Maybe where you’re at isn’t comfortable. Maybe where you’re at isn’t pretty. Maybe it’s not “successful.” (Whatever that means.) But it’s perfect, simply because that’s where you’re at. But being driven? Instead of grace there is chronic dissatisfaction. Nothing is ever enough. I’m not ever enough. The whip is always out, driving home the message harder, faster, longer, more more more …

How many tender moments with people I love have I missed because I was working? How much perfume from how many roses have I missed inhaling as I single-mindedly rushed past? How many sunset walks on the beach have I passed up to get “just one more chapter” finished?

My oh my.

No wonder my workaholic missionary mirror pissed me off so much.

Life delivers

It’s an old saw that you best teach what you need to learn the most. And it seems the saying is true. I’ve been touting the same message in all my books ever since 2012 and have, apparently, not quite gotten the lesson:

Trust life. Your own will come to you.

In other words, relax. What you are equal to will arrive. What you need to experience most in order to grow and become more YOU, you will experience.

Life’s whole gig—life’s purpose if you will—is growth and more and more life. It doesn’t skimp. It doesn’t withhold. Life doesn’t plot and plan to get things done and then leave things out by mistake. It doesn’t drop the ball.

Life delivers. In full. Every time. Guaranteed. What you put out comes back.

So, let go. Don’t try so hard. Don’t worry so much. Don’t strive. Push, Struggle. Shove.

It’s kinda like the old saying about “If you love something, set it free. If it comes back to you, it’s yours. If it doesn’t, it wasn’t yours to begin with.”

I think I need to set my books free.
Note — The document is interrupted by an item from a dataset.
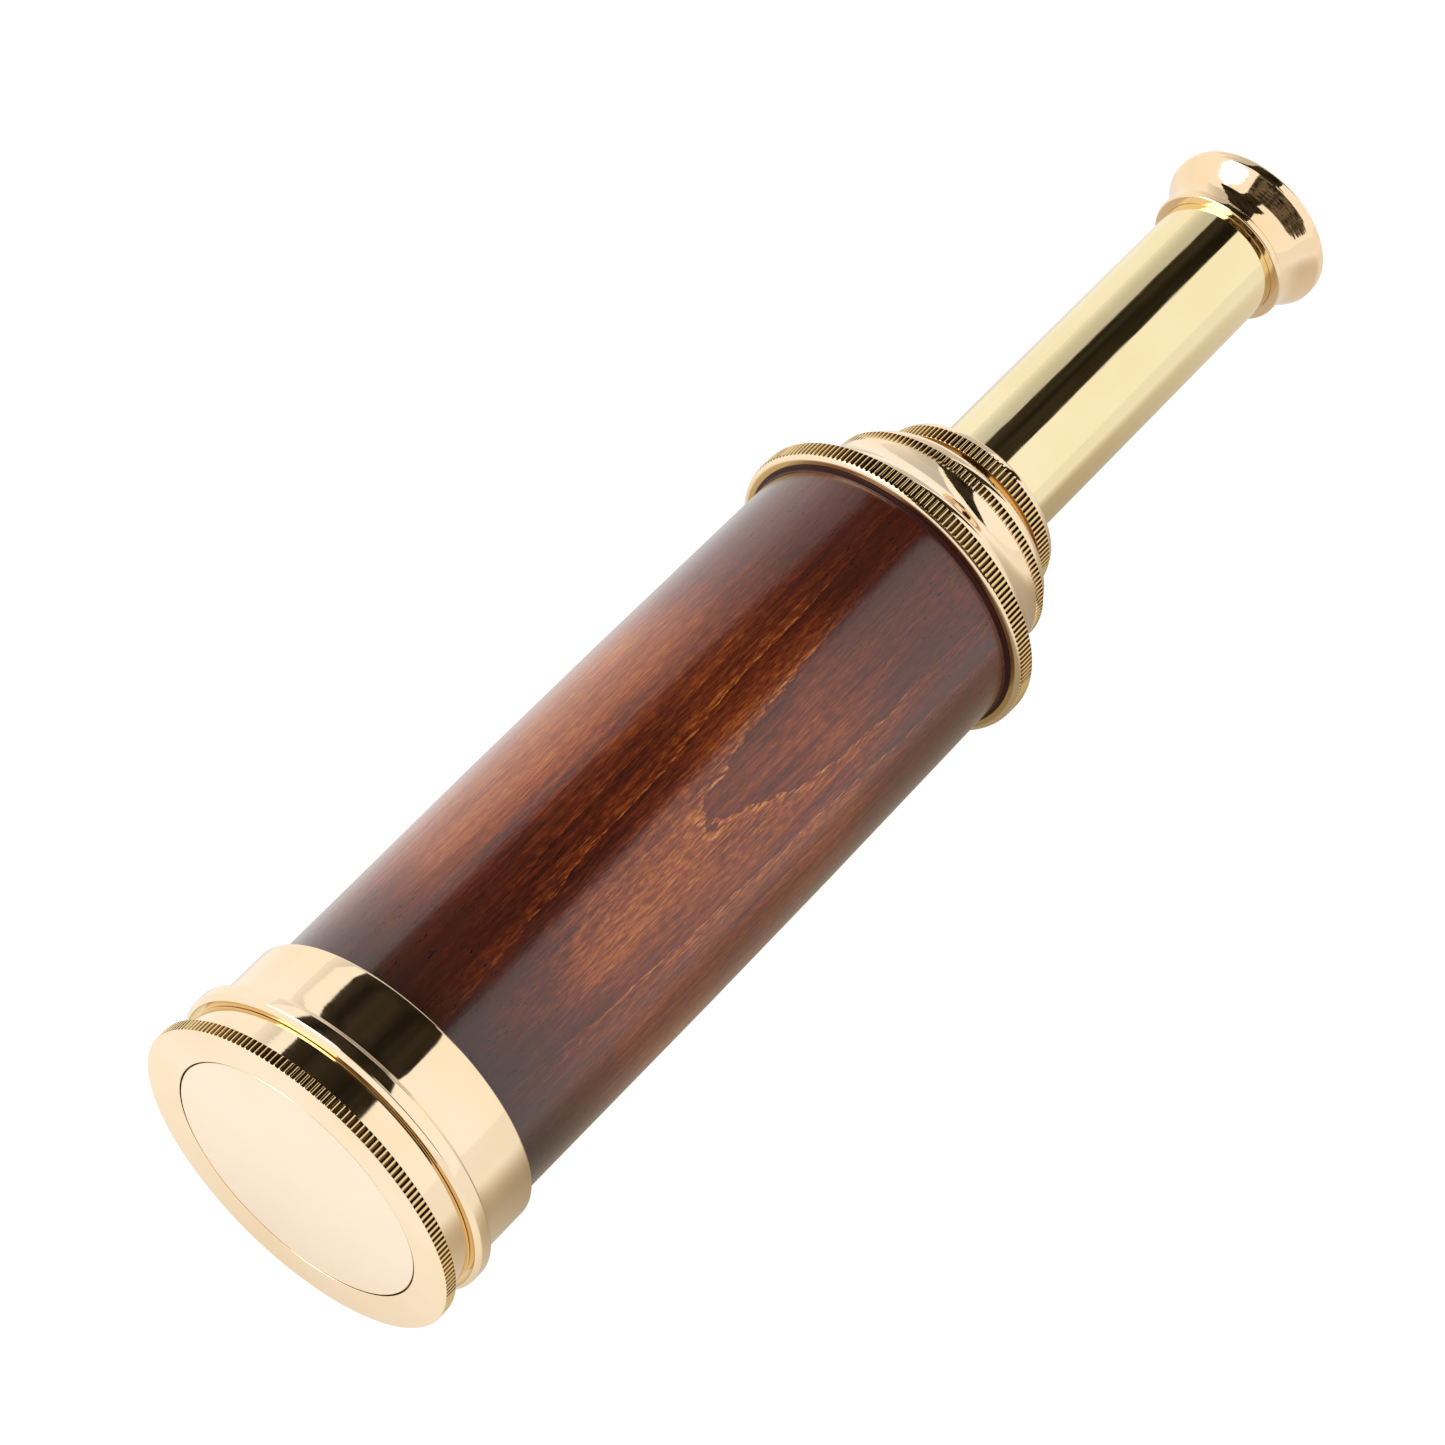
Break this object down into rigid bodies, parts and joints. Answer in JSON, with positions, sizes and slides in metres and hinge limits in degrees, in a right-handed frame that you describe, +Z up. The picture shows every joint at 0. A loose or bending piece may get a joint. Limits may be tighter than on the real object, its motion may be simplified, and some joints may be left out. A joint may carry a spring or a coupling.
{
  "type": "kaleidoscope",
  "caption": "Telescoping hand-held kaleidoscope: turned wooden barrel, knurled brass fittings, turning object cell, push-on dust cap and a draw tube with an eyepiece.",
  "frame": {"origin": "centre of the dust cap's flat front face, on the optical axis", "axes": "+Y along the optical axis from the dust cap towards the eyepiece, +Z up with the object lying on its side, +X completes the right-handed frame"},
  "size_m": [0.06, 0.2526, 0.06],
  "materials": {
    "polished_brass": "high polish, turned, knurled edges",
    "drawn_brass": "polished drawn tube with fine lengthwise scratches",
    "turned_brass": "satin, as turned",
    "spring_steel": "bright spring wire",
    "stained_wood": "dark red-brown stain under satin-gloss lacquer",
    "black_board": "matt black pressed board",
    "black_plastic": "matt black",
    "blackened_metal": "matt black anodised",
    "mirror": "front-silvered glass",
    "grey_foam": "open-cell foam",
    "green_felt": "dense wool felt",
    "frosted_glass": "ground one side",
    "clear_glass": "clear polished",
    "red_glass": "clear coloured",
    "amber_glass": "clear coloured",
    "green_glass": "clear coloured",
    "blue_glass": "clear coloured",
    "violet_glass": "clear coloured"
  },
  "bodies": {
    "barrel": {"wood_barrel": "stained_wood", "front_ferrule": "polished_brass", "cell_bearing_bush": "turned_brass", "mirror_front_support": "black_board", "mirror_rear_support": "black_board", "mirror_tube": "black_board", "mirror_top": "mirror", "mirror_left": "mirror", "mirror_right": "mirror", "mirror_packing": "grey_foam", "barrel_end_ring": "polished_brass", "shoulder_dome": "polished_brass", "guide_collar": "polished_brass", "guide_sleeve": "turned_brass", "friction_felt": "green_felt"},
    "object_cell": {"cell_ring": "turned_brass", "cell_retaining_ring": "turned_brass", "cell_frosted_glass": "frosted_glass", "cell_spacer_ring": "black_plastic", "cell_clear_glass": "clear_glass", "cell_snap_ring": "spring_steel", "glass_chips_red": "red_glass", "glass_chips_amber": "amber_glass", "glass_chips_green": "green_glass", "glass_chips_blue": "blue_glass", "glass_chips_violet": "violet_glass"},
    "dust_cap": {"cap_ring": "polished_brass", "cap_disc": "polished_brass"},
    "tube_slide": {"tube_stop_ring": "spring_steel"},
    "draw_tube": {"draw_tube": "drawn_brass", "eyepiece_cup": "polished_brass", "eye_lens_retainer": "blackened_metal", "eye_lens": "clear_glass", "eye_stop": "blackened_metal"}
  },
  "joints": [
    {"name": "cell_turn", "type": "hinge", "parent": "barrel", "child": "object_cell", "pos_m": [0, 0.018, 0], "axis": [0, 1, 0], "continuous": true},
    {"name": "cap_pull", "type": "slide", "parent": "barrel", "child": "dust_cap", "axis": [0, -1, 0], "range_m": [0, 0.03]},
    {"name": "tube_push", "type": "slide", "parent": "barrel", "child": "tube_slide", "axis": [0, -1, 0], "range_m": [0, 0.071]},
    {"name": "tube_turn", "type": "hinge", "parent": "tube_slide", "child": "draw_tube", "pos_m": [0, 0.141, 0], "axis": [0, 1, 0], "continuous": true}
  ]
}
I think it’s not a message and a mission and a purpose I want so much as to be passionate and filled with life up to the brim, so much so that it just naturally spills over and shares itself.

What a concept.

It’s not that I wouldn’t work. It’s not like I wouldn’t still be making an effort. It’s just that I’d be showing up without the lash marks on my back. And a LOT less sweaty. And with a bigger smile on my face. And relaxed. And … much, much more free.